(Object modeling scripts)
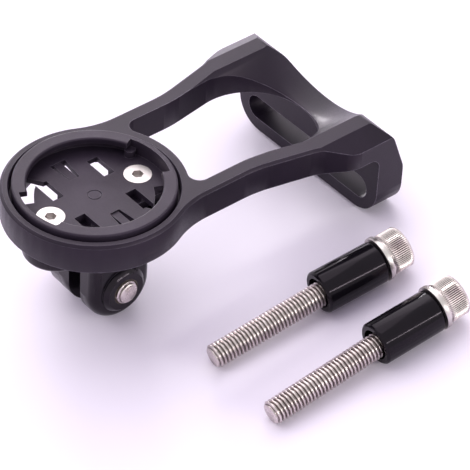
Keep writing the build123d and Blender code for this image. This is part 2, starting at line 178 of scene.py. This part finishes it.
def bolt_place(name):
    """Where a loose bolt lies on its washer and tip, along +Z from its tip."""
    x, y, heading = BOLT_PLACES[name]
    lean = asin((WASHER_R - SCREW_R) / (BOLT_L - WASHER_T))
    surface_z = PLATE_BOTTOM_Z + (y - PLATE_BACK_Y) * tan(floor_slope())
    rest = shift(x, y, surface_z) @ turn(floor_slope(), "X") @ turn(-radians(heading), "Z")
    return rest @ shift(0, 0, SCREW_R / cos(lean)) @ turn(lean - pi / 2, "X")


def add_camera():
    """A camera at the photograph's angle, with its lens for a square frame."""
    a, e, r = radians(CAM_AZIMUTH), radians(CAM_ELEVATION), radians(CAM_ROLL)
    back = Vector((sin(a) * cos(e), -cos(a) * cos(e), sin(e)))
    side = Vector((0, 0, 1)).cross(back).normalized()
    up = back.cross(side)
    right = cos(r) * side + sin(r) * up
    top = -sin(r) * side + cos(r) * up
    facing = Matrix((right, top, back)).transposed().to_4x4()
    place = Vector(CAM_TARGET) * MM + back * CAM_DISTANCE * MM
    data = bpy.data.cameras.new("camera")
    data.sensor_width = SENSOR_MM
    data.lens = FOCAL_PX / IMAGE_PX * SENSOR_MM
    data.clip_start = CLIP_NEAR_M
    data.clip_end = CLIP_FAR_M
    camera = bpy.data.objects.new("camera", data)
    camera.matrix_world = Matrix.Translation(place) @ facing
    bpy.context.scene.collection.objects.link(camera)
    bpy.context.scene.camera = camera


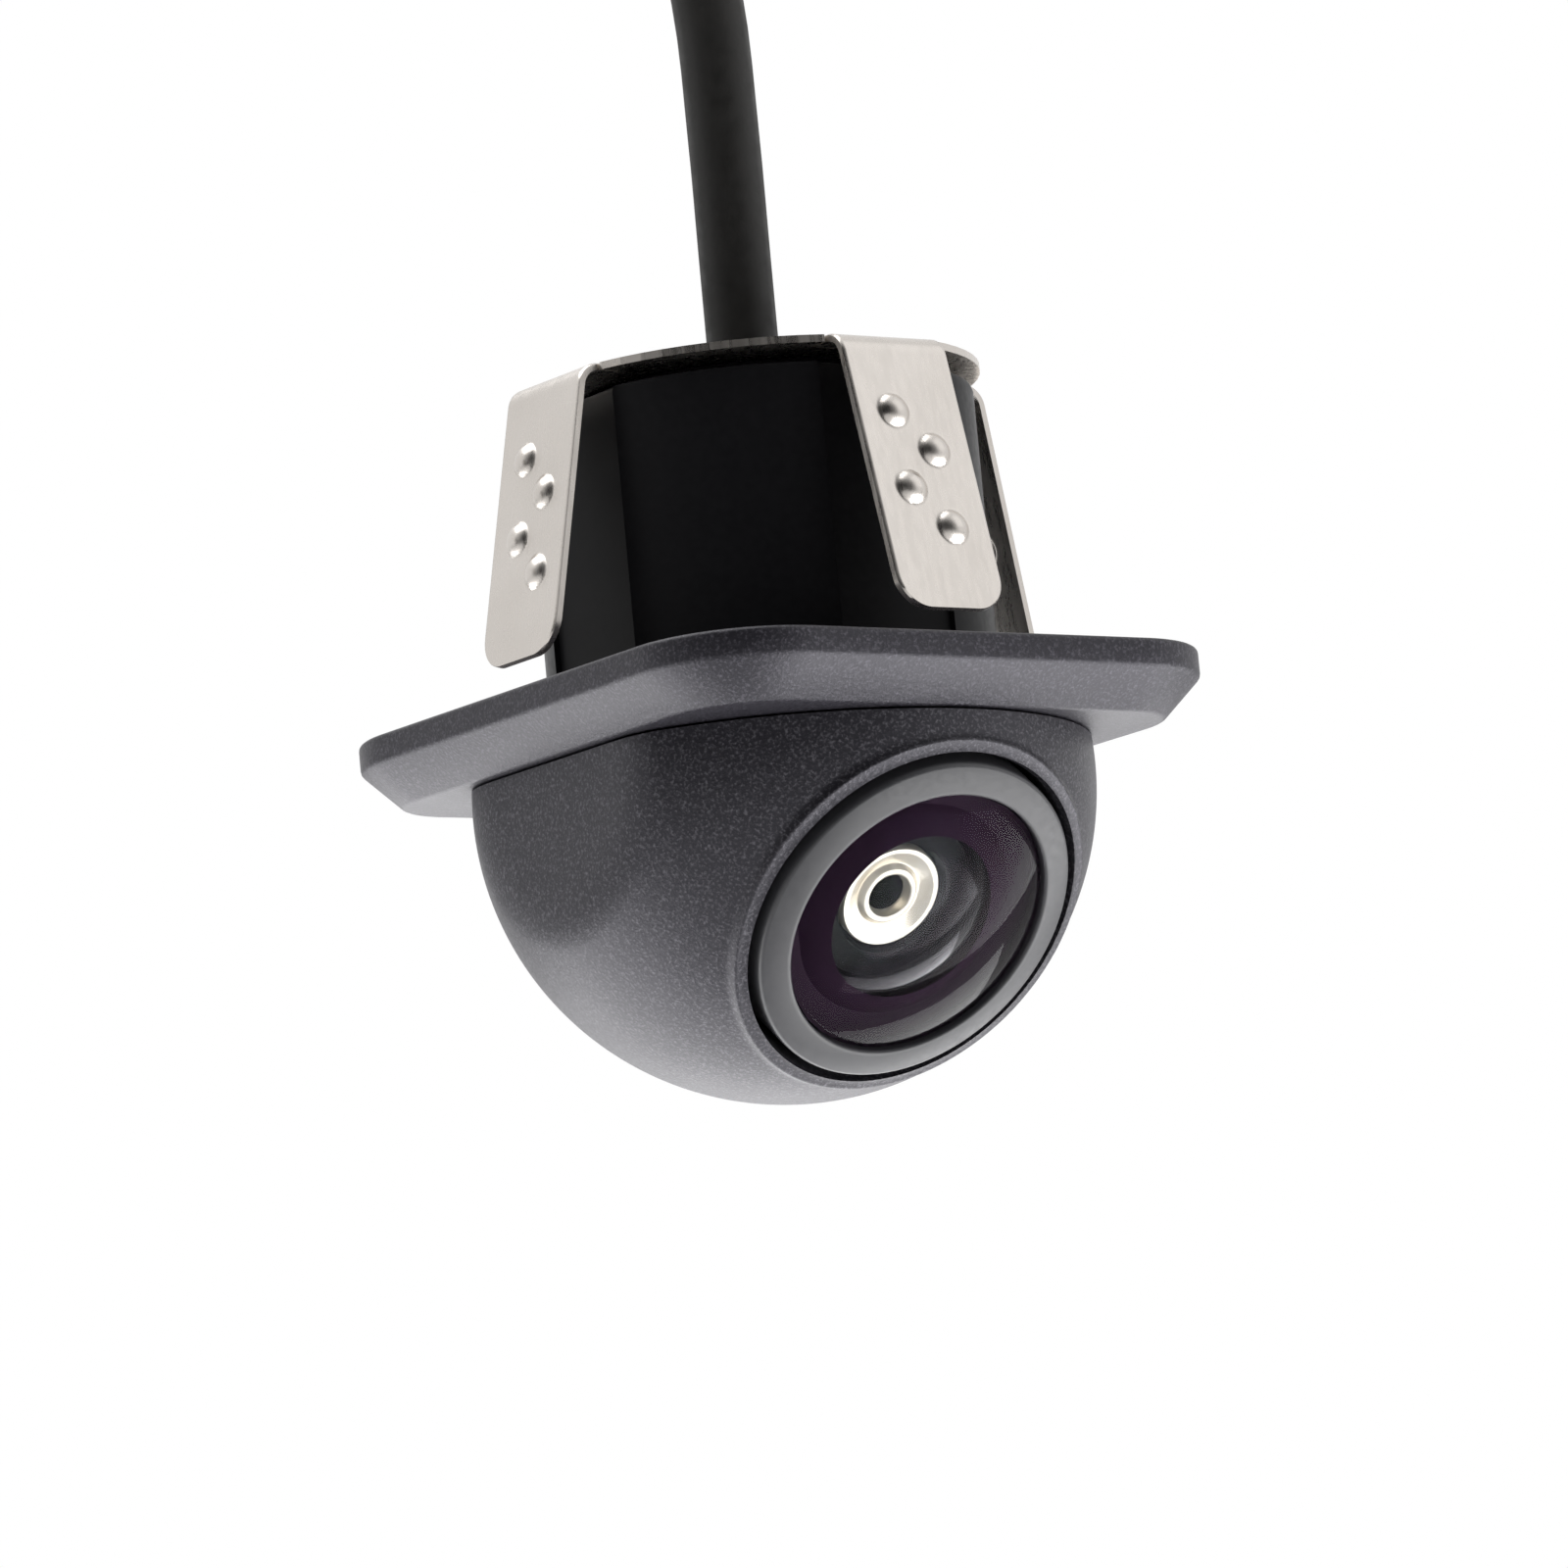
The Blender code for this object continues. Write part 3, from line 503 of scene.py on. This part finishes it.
def add_dome(material):
    """The nose: a ball with flat sides and a low collar round the lens, hollow inside."""
    rim = acos(COLLAR_TOP / sqrt(COLLAR_TOP**2 + LENS_BORE_R**2))
    steps = 300
    outer_rows = [((index / 110) ** 1.7) for index in range(111)]
    inner_rows = [index / 40 for index in range(41)]
    columns = []
    for step in range(steps):
        round_axis = 2 * pi * step / steps
        outer_end = crossing(dome_reach, rim, round_axis)
        inner_end = crossing(inner_reach, rim, round_axis)
        column = []
        for share in outer_rows:
            angle = rim + (outer_end - rim) * share
            direction = lens_direction(angle, round_axis)
            column.append(DOME_CENTRE + direction * dome_reach(direction, angle))
        for share in reversed(inner_rows[1:]):
            angle = rim + (inner_end - rim) * share
            direction = lens_direction(angle, round_axis)
            column.append(DOME_CENTRE + direction * inner_reach(direction, angle))
        columns.append(column)
    loops = [list(loop) for loop in zip(*columns)]
    piece = sheet_mesh("dome_fine", loops, material, joined=True)
    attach(piece, "camera")
    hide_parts("dome_shell")


def add_bezel(material):
    profile = [(radius * MM, height * MM) for radius, height in BEZEL_SECTION]
    piece = sheet_mesh("bezel_fine", turned_loops(profile, 200), material, joined=True)
    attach(piece, "camera")
    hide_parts("bezel")


def cap_points(radius, top, edge, count):
    """A spherical cap's profile from near its crown to its rim."""
    rise = top - edge
    ball = (radius**2 + rise**2) / (2 * rise)
    span = acos((ball - rise) / ball)
    return [
        (ball * sin(span * index / count), top - ball + ball * cos(span * index / count))
        for index in range(1, count + 1)
    ]


def add_front_glass(material, edge_paint):
    """The bulging front element: a cap outside, a shallow bowl inside, and blackened round the bowl's middle."""
    bowl = cap_points(BOWL_R, GLASS_BASE + BOWL_RISE, GLASS_BASE, 16)
    crown = cap_points(GLASS_R - 0.06 * MM, GLASS_CROWN, GLASS_EDGE + 0.05 * MM, 28)
    profile = [*crown, (GLASS_R, GLASS_EDGE - 0.05 * MM), (GLASS_R, GLASS_BASE), *reversed(bowl)]
    piece = sheet_mesh("front_glass_fine", turned_loops(profile, 144), material, capped=True)
    paint(piece, edge_paint, lambda at: at.z < GLASS_EDGE and Vector((at.x, at.y)).length > CLEAR_R)
    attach(piece, "camera")
    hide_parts("front_glass")


def add_inner_optics(lens_material, ring_reflection_material, black):
    """The second element, and the ring under it with a black seat round it; the ring's light yellowish colour is a
    painted reflection.
    """
    crown = cap_points(INNER_LENS_R, INNER_LENS_CROWN, INNER_LENS_EDGE, 20)
    base = [(INNER_LENS_R, INNER_LENS_BASE), (0.05 * MM, INNER_LENS_BASE)]
    lens = sheet_mesh("inner_lens_fine", turned_loops([*crown, *base], 96), lens_material, capped=True)
    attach(lens, "camera")
    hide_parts("inner_lens")
    profile = [(radius * MM, height * MM) for radius, height in RING_SECTION]
    painted_reflection_ring = sheet_mesh("inner_ring_fine", turned_loops(profile, 96), ring_reflection_material, joined=True)
    paint(painted_reflection_ring, black, lambda at: at.z < RING_SEAT)
    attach(painted_reflection_ring, "camera")
    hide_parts("inner_ring")


def leg_path(name):
    """A leg's middle line as (point, normal, length so far), in its own frame of outward and up."""
    splay = radians(SPLAY[name])
    half = CLIP_THICK / 2
    bend_x = LEG_R - TAB_ROOT - BEND_R * 0.78
    centre = Vector((bend_x, half - BEND_R))
    middle_r = BEND_R - half
    rows = [(Vector((bend_x * step / 6, 0)), Vector((0, 1))) for step in range(6)]
    turns = [radians(90) + (splay - radians(90)) * step / 16 for step in range(17)]
    rows += [(centre + middle_r * Vector((cos(t), sin(t))), Vector((cos(t), sin(t)))) for t in turns]
    slope = Vector((sin(splay), -cos(splay)))
    normal = Vector((cos(splay), sin(splay)))
    pivot_z = CLIP_UNDER + half
    foot = Vector((LEG_R + (CLIP_UNDER - LEG_END_Z) * tan(splay) - TAB_ROOT, LEG_END_Z - pivot_z))
    last = centre + BEND_R * normal
    length = (foot - last).dot(slope)
    start = rows[-1][0]
    count = 104
    straight = length - LEG_CORNER
    for step in range(1, count + 1):
        rows.append((start + slope * (straight * step / count), normal))
    for step in range(1, 13):
        turn = radians(90 * step / 12)
        rows.append((start + slope * (straight + LEG_CORNER * sin(turn) * 0.999), normal))
    return rows, slope, last, pivot_z, length


def dimple_height(from_middle):
    ball = (DIMPLE_R**2 + DIMPLE_RISE**2) / (2 * DIMPLE_RISE)
    if from_middle >= DIMPLE_R:
        return 0.0
    return sqrt(ball**2 - from_middle**2) - (ball - DIMPLE_RISE)


def add_leg(name, material):
    rows, slope, last, pivot_z, length = leg_path(name)
    splay = radians(SPLAY[name])
    first_drop = (pivot_z + last.y - DIMPLE_TOP_Z) / cos(splay)
    dimples = [
        (first_drop + index * DIMPLE_PITCH, DIMPLE_SIDE if index % 2 else -DIMPLE_SIDE) for index in range(4)
    ]
    start = rows[22][0]
    half = CLIP_THICK / 2
    edge = 0.07 * MM
    columns = [-1 + 2 * index / 56 for index in range(57)]
    turn = Matrix.Rotation(radians(LEG_TURN[name]), 4, "Z")
    loops = []
    for point, normal in rows:
        along = (point - start).dot(slope) if normal.x > 0 and point.y < start.y else -1
        left = length - along
        narrow = LEG_CORNER - sqrt(max(LEG_CORNER**2 - max(LEG_CORNER - left, 0) ** 2, 0)) if along > 0 else 0
        reach = LEG_HALF - narrow
        lifts = []
        for column in columns:
            side = column * reach
            lift = max(dimple_height(sqrt((along - drop) ** 2 + (side - where) ** 2)) for drop, where in dimples)
            lifts.append((side, lift))
        ring = []
        for side, lift in lifts:
            inset = min(1, (reach - abs(side)) / edge) if reach > edge else 1
            ring.append((side, half - edge * (1 - sqrt(max(1 - (1 - inset) ** 2, 0))) + lift))
        ring.append((reach + 0.0001 * MM, 0))
        for side, lift in reversed(lifts):
            ring.append((side, -half + min(lift, DIMPLE_RISE)))
        ring.append((-reach - 0.0001 * MM, 0))
        loop = []
        for side, out in ring:
            flat = point + normal * out
            loop.append(turn @ Vector((TAB_ROOT + flat.x, side, pivot_z + flat.y)))
        loops.append(loop)
    piece = sheet_mesh(f"leg_{name}_fine", loops, material, capped=True)
    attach(piece, f"leg_{name}")
    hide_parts(f"leg_{name}")


def dress(node_name, material):
    """Gives a carried-over CAD node its material."""
    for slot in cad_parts[node_name].material_slots:
        slot.material = material


def add_light(name, location, size, power, target=(0, 0, 0), colour=(1, 1, 1)):
    data = bpy.data.lights.new(name, "AREA")
    data.shape = "RECTANGLE"
    data.size, data.size_y = size
    data.energy = power
    data.color = colour
    light = bpy.data.objects.new(name, data)
    light.location = location
    direction = Vector(target) - Vector(location)
    light.rotation_euler = direction.to_track_quat("-Z", "Y").to_euler()
    light.visible_camera = False
    bpy.context.scene.collection.objects.link(light)
    return light


def add_floor():
    mesh = bpy.data.meshes.new("floor")
    shape = bmesh.new()
    bmesh.ops.create_grid(shape, x_segments=1, y_segments=1, size=6)
    shape.to_mesh(mesh)
    shape.free()
    floor = bpy.data.objects.new("floor", mesh)
    floor.location = (0, 0, FLOOR_Z)
    mesh.materials.append(principled("floor_white", (0.9, 0.9, 0.9), 0.9)[0])
    bpy.context.scene.collection.objects.link(floor)


def add_world():
    """White behind the object, and a studio that is darker round the camera's side for everything else."""
    world = bpy.data.worlds.new("studio")
    world.use_nodes = True
    tree = world.node_tree
    output = tree.nodes["World Output"]
    backdrop = tree.nodes["Background"]
    backdrop.inputs["Color"].default_value = (1, 1, 1, 1)
    backdrop.inputs["Strength"].default_value = 1.0
    place = node(tree, "ShaderNodeTexCoord").outputs["Generated"]
    toward = (sin(AZIMUTH), -cos(AZIMUTH), 0.1)
    facing = node(tree, "ShaderNodeVectorMath", {0: place, 1: toward}, operation="DOT_PRODUCT").outputs["Value"]
    level = node(
        tree, "ShaderNodeMapRange",
        {"Value": facing, "From Min": 0.25, "From Max": 0.8, "To Min": 0.9, "To Max": 0.02},
    ).outputs["Result"]
    studio = node(tree, "ShaderNodeBackground", {"Color": (1, 1, 1, 1), "Strength": level})
    seen = node(tree, "ShaderNodeLightPath").outputs["Is Camera Ray"]
    mixed = node(tree, "ShaderNodeMixShader", {"Fac": seen, 1: studio.outputs[0], 2: backdrop.outputs[0]})
    tree.links.new(mixed.outputs[0], output.inputs["Surface"])
    bpy.context.scene.world = world


add_camera()
cable_material = plain_material(
    "cable_jacket_pvc", (0.008, 0.0075, 0.007), (0.014, 0.013, 0.012), 0.52, 0, 1400, 0.02 * MM
)
set_specular(cable_material, 0.3)
add_cord(cable_material)

# The second colour of each spark plastic is the colour of its specks, partly painted glints
flange_plastic = spark_plastic("housing_spark", (0.007, 0.0064, 0.0095), (0.085, 0.08, 0.096))
# The dome's copy of the same plastic is lighter in both colours: painted light on the dome's middle
dome_plastic_painted_light = spark_plastic("dome_spark_painted_light", (0.009, 0.0085, 0.0115), (0.125, 0.12, 0.135))
barrel_plastic = smooth_plastic("barrel_black", (0.0068, 0.0066, 0.0076), (0.01, 0.0098, 0.011))
satin = plain_material("bezel_grey", (0.03, 0.03, 0.034), (0.04, 0.04, 0.044), 0.38, 0, 3000, 0.002 * MM)
steel = rolled_steel("clip_steel", (0.7, 0.66, 0.62), (0.6, 0.56, 0.52), 0.28)
glass = clear_glass("coated_glass", (0.8, 0.79, 0.83), (0.1, 0.07, 0.16), 0.01)
clear = clear_glass("inner_glass", (0.92, 0.95, 0.93), (0.3, 0.42, 0.32), 0.01)
filter_glass = clear_glass("filter_blue", (0.55, 0.75, 0.8), (1.0, 0.6, 0.5), 0.02)
lens_black = plain_material("lens_black_anodised", (0.004, 0.004, 0.005), (0.006, 0.006, 0.007), 0.45)
set_specular(lens_black, 0.04)
edge_paint = plain_material("glass_edge_black", (0.018, 0.008, 0.018), (0.024, 0.012, 0.024), 0.5)
set_specular(edge_paint, 0.04)
gold = plain_material("plated_gold", (0.9, 0.74, 0.45), (0.8, 0.62, 0.36), 0.28, 1.0, 1200)
# Half-metallic light yellow for the ring under the inner lens: a painted reflection, standing in for the bright
# ring seen inside the lens
ring_painted_reflection = plain_material("inner_ring_painted_reflection", (0.95, 0.84, 0.66), (0.98, 0.92, 0.8), 0.24, 0.55, 900, 0.03 * MM)
rear_coating = plain_material("rear_lens_coating", (0.3, 0.02, 0.03), (0.02, 0.16, 0.07), 0.12, 0.7, 700)
rubber = plain_material("rubber_black", (0.012, 0.012, 0.012), (0.024, 0.024, 0.024), 0.62, 0, 1800, 0.01 * MM)
seal_rubber = plain_material("rubber_orange", (0.72, 0.2, 0.04), (0.6, 0.16, 0.03), 0.55, 0, 1800, 0.01 * MM)
board_green = plain_material("solder_mask", (0.015, 0.12, 0.05), (0.03, 0.2, 0.09), 0.32, 0, 900, 0.01 * MM)
chip_black = plain_material("moulded_epoxy", (0.02, 0.02, 0.023), (0.035, 0.035, 0.04), 0.5, 0, 4000, 0.01 * MM)
pale_plastic = plain_material("pale_moulding", (0.72, 0.69, 0.6), (0.8, 0.77, 0.7), 0.45)
barrel_steel = plain_material("turned_steel", (0.62, 0.6, 0.57), (0.7, 0.68, 0.65), 0.28, 1.0, 1500)
plug_black = plain_material("plug_nylon", (0.02, 0.02, 0.022), (0.03, 0.03, 0.032), 0.4, 0, 2600, 0.01 * MM)
wires = {
    "wire_1": ((0.55, 0.02, 0.02), (0.7, 0.03, 0.03)),
    "wire_2": ((0.012, 0.012, 0.012), (0.03, 0.03, 0.03)),
    "wire_3": ((0.72, 0.5, 0.02), (0.8, 0.6, 0.05)),
    "wire_4": ((0.75, 0.75, 0.72), (0.85, 0.85, 0.83)),
}

add_housing(flange_plastic, barrel_plastic)
add_dome(dome_plastic_painted_light)
add_bezel(satin)
add_front_glass(glass, edge_paint)
add_inner_optics(clear, ring_painted_reflection, lens_black)
for leg in LEG_TURN:
    add_leg(leg, steel)

dressing = {
    steel: ["clip_plate"],
    barrel_steel: [
        "clip_screw_1", "clip_screw_2", "sensor_screw_1", "sensor_screw_2", "crystal", "capacitor", "plug_nut",
    ],
    rear_coating: ["rear_lens"],
    filter_glass: ["ir_filter"],
    lens_black: ["lens_barrel", "aperture_stop"],
    gold: ["plug_pin_1", "plug_pin_2", "plug_pin_3", "plug_pin_4"],
    rubber: ["dome_seal", "lens_seal", "cable_bushing", "cable_core", "coil_tie", "plug_relief"],
    seal_rubber: ["plug_seal"],
    board_green: ["sensor_board", "processor_board"],
    chip_black: ["processor", "image_sensor"],
    pale_plastic: ["board_connector", "plug_insert"],
    plug_black: ["plug_body", "lens_holder"],
}
for material, names in dressing.items():
    for name in names:
        dress(name, material)
for name, (colour, shade) in wires.items():
    dress(name, plain_material(name + "_insulation", colour, shade, 0.4))

add_floor()
add_world()
bpy.context.scene.view_settings.view_transform = "Standard"
add_light("below", (0.0, 0.24, -0.12), (0.46, 0.42), 1.75, (0.0, 0.24, 1))
add_light("side", (0.24, -0.17, -0.12), (0.44, 0.32), 1.75, (0.24, -0.17, 1))
add_light("key", (0.35, -0.3, 0.35), (0.45, 0.45), 0.18)
add_light("top", (-0.1, 0.15, 0.6), (0.6, 0.6), 2.5)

Written exercise: Word for word, please print every line from the beginning of the records to the line bearing "return rest @", counting both ends and stopping there.

The output:
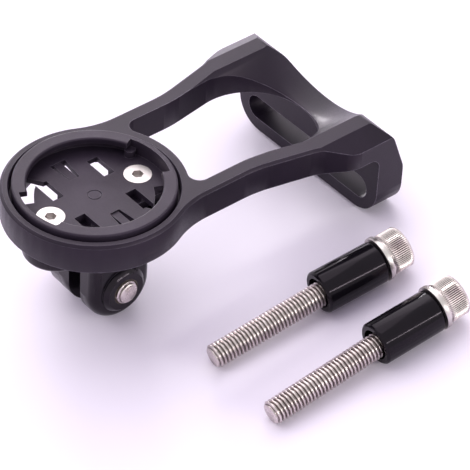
Keep writing the build123d and Blender code for this image. This is part 2, starting at line 178 of scene.py. This part finishes it.
def bolt_place(name):
    """Where a loose bolt lies on its washer and tip, along +Z from its tip."""
    x, y, heading = BOLT_PLACES[name]
    lean = asin((WASHER_R - SCREW_R) / (BOLT_L - WASHER_T))
    surface_z = PLATE_BOTTOM_Z + (y - PLATE_BACK_Y) * tan(floor_slope())
    rest = shift(x, y, surface_z) @ turn(floor_slope(), "X") @ turn(-radians(heading), "Z")
    return rest @ shift(0, 0, SCREW_R / cos(lean)) @ turn(lean - pi / 2, "X")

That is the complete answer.